Делая эти предварительные замечания, я хотел лишь попытаться устранить определенное непонимание доктрин Шопенгауэра и наметить пути подхода к философии, которые на сегодняшний день, должно быть, помогли бы привлечь к ней интерес, который, я считаю, сегодня недостаточен. И конечно, совсем неправильно подумать, что я хотел представить Шопенгауэра, например, как сторонника идеалов Просвещения в XIX столетии. Такая позиция была бы абсурдом уже хотя бы потому, что сделала бы очевидным игнорирование таких проблем, которые лежат в основе его философской позиции и определяют характерные особенности его работ. Несомненно, что именно эти спорные проблемы оттолкнули некоторых читателей, но оказались притягательными для других, которые почувствовали в его системе завораживающее обаяние. Именно эти особенности значительно затрудняют «определение его места», возможность подогнать его под ту или другую классификацию, с определением «субъективист», «материалист», «реалист» и тому подобное, которые историки философии так любят использовать. Нельзя не признать, что он был исключительно оригинальным мыслителем, поэтому попытки описать его в пределах четких границ некоторой известной философской «школы» или «движения» окажутся несостоятельными.

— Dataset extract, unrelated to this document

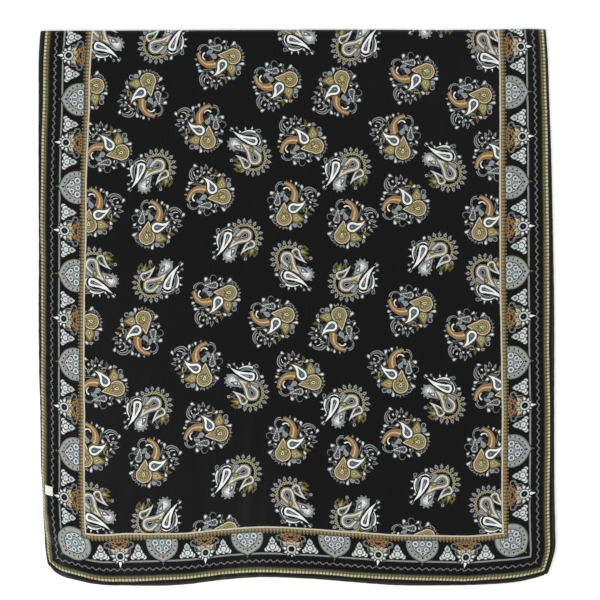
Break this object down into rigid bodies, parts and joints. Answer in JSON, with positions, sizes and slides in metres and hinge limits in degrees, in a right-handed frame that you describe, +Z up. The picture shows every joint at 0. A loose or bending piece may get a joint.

Однако в одном отношении то, что он написал, может достаточно четко встать в один ряд со многими другими знаменитыми философскими теориями прошлого. И этим аспектом, несомненно, является то, как Шопенгауэр выражает четкое видение реальности: по его убеждению, такое видение должно быть принято любым, кто размышляет тщательно и объективно. И делает он это с целью обеспечить единую всеобъемлющую схему, в соответствии с которой все должно иметь свое место и объяснение. Как известно, многие современные философы сегодня даже не пытаются выполнить столь объемную и сложную работу, а в это время, когда настал век критического подхода ко всем философским проблемам, возникают некоторые трудности в достижении полного понимания побуждений и надежд, которые вдохновляли на создание таких систем.